Why should MDs of banks have private jets, from where did they get the money? It is not from their salary, it’s from acts of corruption. There are 150m Nigerians, this monster, corruption, is an octopus with about 100m fingers.




The president must mobilise the whole nation to eschew corruption. Anti-corruption laws should be done in such a way that anybody convicted of corruption should not enjoy state pardon.



You are 78, what would you have loved to change if you had the chance?
Maybe I would have taken the issue of marriage more seriously. Much more maturely because I have discovered that when a young man wants to marry a young lady, you make commitments beyond your knowledge until you discover what you want later in life.

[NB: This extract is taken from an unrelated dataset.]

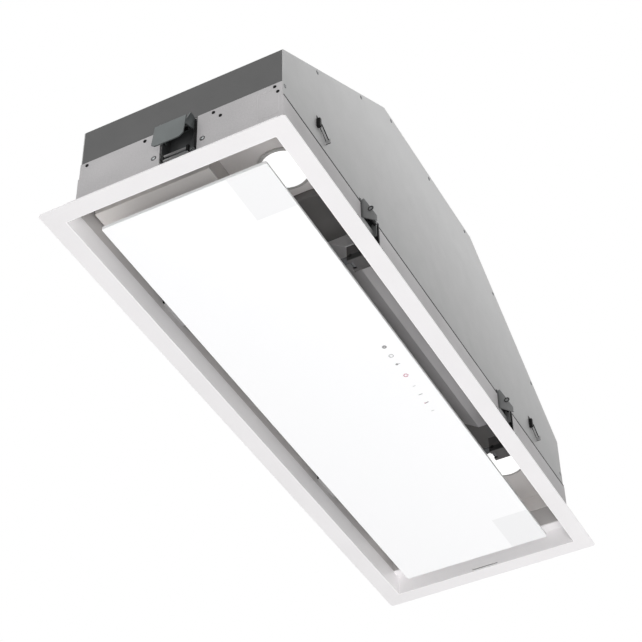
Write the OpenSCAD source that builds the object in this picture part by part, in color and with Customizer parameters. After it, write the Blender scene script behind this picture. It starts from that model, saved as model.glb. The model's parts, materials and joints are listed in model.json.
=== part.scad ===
// Ceiling and cabinet range hood insert, 75 cm class, with edge suction round a white glass panel.
// Frame: origin at the centre of the flange's bottom face, +Z up, +X along the long side,
// and -Y towards the long side that has the touch controls. All sizes are in millimetres.

/* [Flange frame] */
// Length of the flange
flange_l = 750; // [600:1:900]
// Width of the flange
flange_w = 263; // [230:1:300]
// Width of the flange outside the frame's upright wall
flange_border = 19.3; // [15:0.1:30]
// Thickness of the flange sheet
flange_t = 1.5; // [1:0.1:3]
// Height of the frame's upright wall above the flange's bottom face
upstand_h = 26; // [22:1:30]
// Corner radius of the flange
flange_corner_r = 3; // [1:0.5:8]
// Length of the slot in each end wall of the frame
end_slot_l = 33; // [20:1:60]
// Height of that slot
end_slot_h = 1.4; // [0.8:0.1:3]
// Width of the foam gasket on the flange
gasket_w = 8; // [4:1:12]
// Thickness of the gasket
gasket_t = 2; // [1:0.5:4]

/* [Body shell] */
// Ledge of the frame inside its upright wall at each end of the housing
end_ledge = 12.7; // [8:0.1:20]
// Thickness of the housing sheets
sheet = 1; // [0.8:0.1:1.6]
// Thickness of the frame and skirt sheets
skirt_sheet = 1.2; // [1:0.1:2]
// Height of the seam between the skirt and the side panels
seam_z = 69.4; // [66:0.2:74]
// Height of the top edge of the light end skirts
end_skirt_z = 89.6; // [88:0.2:100]
// Height of the end walls, where the roof slopes begin
eave_z = 137; // [125:1:160]
// Height of the flat roof
roof_z = 285; // [280:1:330]
// Length of the flat part of the roof
roof_flat_l = 227; // [200:1:300]
// Overlap of the sheets where they are riveted
lap = 20; // [16:1:24]
// Depth of the folded lips inside the wrap
lip_d = 14; // [10:1:18]
// Radius of the shell's rivet heads
rivet_r = 1.8; // [1:0.1:2.5]

/* [Air outlet] */
// Outer diameter of the duct spigot
spigot_d = 150; // [120:1:180]
// Height of the spigot above the roof
spigot_h = 60; // [40:1:72]
// Wall of the spigot
spigot_t = 1.5; // [1:0.1:3]
// Width of the spigot's foot flange
spigot_foot = 12; // [8:1:16]
// Thickness of the damper flaps
flap_t = 1.2; // [0.8:0.1:2]
// Diameter of the damper pin
flap_pin_d = 4; // [3:0.5:6]

/* [Tray and suction box] */
// Gap between the suction box and the end walls
box_end_gap = 26; // [22:1:34]
// Gap between the suction box and the control housing
box_front_gap = 16; // [12:1:20]
// Height of the suction box's bottom face
box_z = 44; // [40:1:50]
// Gap behind the suction box
box_gap = 1.6; // [1.4:0.1:2]
// Length of the suction box beyond each grease filter
filter_end = 54; // [50:1:70]
// Depth of the suction box in front of the filters
filter_front_gap = 19; // [18:1:26]
// Thickness of a grease filter
filter_t = 10; // [8:0.5:14]
// Gap round a grease filter
filter_gap = 1; // [0.6:0.1:2]
// Width of the filter's rim
filter_rim = 12; // [8:1:16]

/* [Lamps] */
// Distance of the lamps from the end walls
lamp_end_gap = 81; // [76:1:84]
// Distance of the lamps from the front side panel
lamp_side_gap = 42.2; // [38:0.2:48]
// Diameter of a lamp's lens
lamp_d = 47; // [40:1:54]
// Drop of the lens below the tray
lamp_drop = 5; // [3:0.5:8]

/* [Control housing] */
// Distance of the control housing from the end walls
control_end_gap = 118; // [114:1:130]
// Depth of the control housing
control_d = 55; // [50:1:58]
// Height of its bottom face
control_z = 60; // [56:1:64]
// Height of its side walls
control_h = 15; // [14:0.5:15]
// Corner radius of the housing
control_r = 12; // [6:1:16]
// Distance of the folded cover strip from the end walls
cover_end_gap = 181; // [176:1:190]
// Depth of the flat part of the cover strip
cover_d = 28.8; // [24:0.2:34]

/* [Glass panel] */
// Gap between the glass and the frame at the ends
glass_end_gap = 23.7; // [20:0.1:30]
// Gap between the glass and the frame at the sides
glass_side_gap = 23.2; // [22:0.1:26]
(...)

For instance, when I was a young man, I was so impressed by the Europeans’ set up of marriage of one wife and one or two children. I wanted that life of one wife and a child. But later, I really discovered that I wanted more than one wife and I love children.




So in that kind of environment, I want to advise a young man who wants to marry that he should be very cautious in making promises. A young man of 24 or 25, telling a woman that he would not marry another wife, what does he know about life?



What does he know about his own behaviour? How do you know your circumstances? You say you want one child, you don’t even know who you are until you are 30, 40, or 50. I love children a lot. Whereas my friends in England were Europeans who had only one child or two.



Now, I have nine children and I have two wives. That’s something about marriage. There have been four of them in my life and the story has not exactly been happy.




So I believe that as a young man, you should be very careful in entering into lifelong commitments without proper knowledge. I didn’t know my father had fourteen wives. I should have known that I have that instinct in me, they say ‘like father like son’, I wouldn’t have been promising my senior wife that I would marry only one wife.




To that I feel sorry that I made a promise that I could not fulfil.